The Affidavit of William H. Payne [Doc. 133] asserts that the source of $1,950 of the funds in one of his credit union accounts was a distribution from a traditional IRA. However, there were five deposit accounts attributed to Payne totaling $20,819.32 [Doc. 131, p. 3]. Payne further states that other funds in the account included $9,068 attributed to his wife's salary. These funds, from whatever source, were co-mingled. Payne has not shown the source of the other three deposits made to the account or that those funds are exempt.
New Mexico law provides that retirement benefits under the Public Employees Retirement Act ("PERA"), NMSA § 10-11-1, et seq., are not subject to execution, levy, garnishment or other legal process. However, there is no showing that the funds at issue are retirement proceeds under PERA. Moreover, once retirement funds are paid, any exemption does not extend to deposits in the debtor's accounts. Kokoszka v. Belford, 417 U.S. 642, 651 (1974) (earnings are "limited to periodic payments of compensation and [do] not pertain to every asset that is traceable in some way to such compensation."), reh'g denied, 419 U.S. 886 (1974); Usery v. First Nat. Bank of Arizona, 586 F.2d 107, 109 (9th Cir. 1978); and United States v. Laws, 352 F. Supp. 2d 707, 713 (E.D. Va. 2004).
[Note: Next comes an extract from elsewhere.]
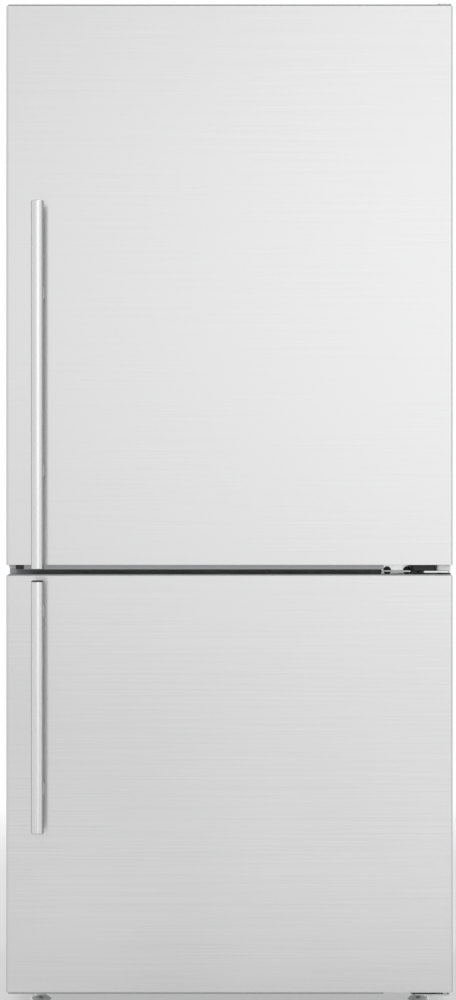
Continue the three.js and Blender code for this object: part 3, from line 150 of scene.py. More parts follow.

Neither Payne nor Morales filed a claim of bankruptcy and neither asserted an exemption under 11 U.S.C. § 522(d)(10) for payments under a pension plan. Moreover, while money in a pension plan is not subject to garnishment, once funds due a debtor under a pension plan are paid, they lose their exempt character. In re Cesare, 170 B.R. 37, 39 (Bankr. D. Conn. 1994).
The Clerk of the Court provided debtors with information regarding filing answers, claiming exemptions and requesting hearings. Notwithstanding the information provided to Payne and Morales, neither took appropriate action necessary to protect potentially existing rights.
Recommendations
The Court recommends that the United States' objections to Payne's and Morales' purported claims of exemption be sustained.
The Court further recommends finding that neither Payne nor Morales filed a timely answer or carried his burden of proof to demonstrate applicability of any exemption. Accordingly, it is recommended that any purported claims of exemption be denied.
Finally, it is recommended that the Court enter an order authorizing garnishment of the funds sought by the United States.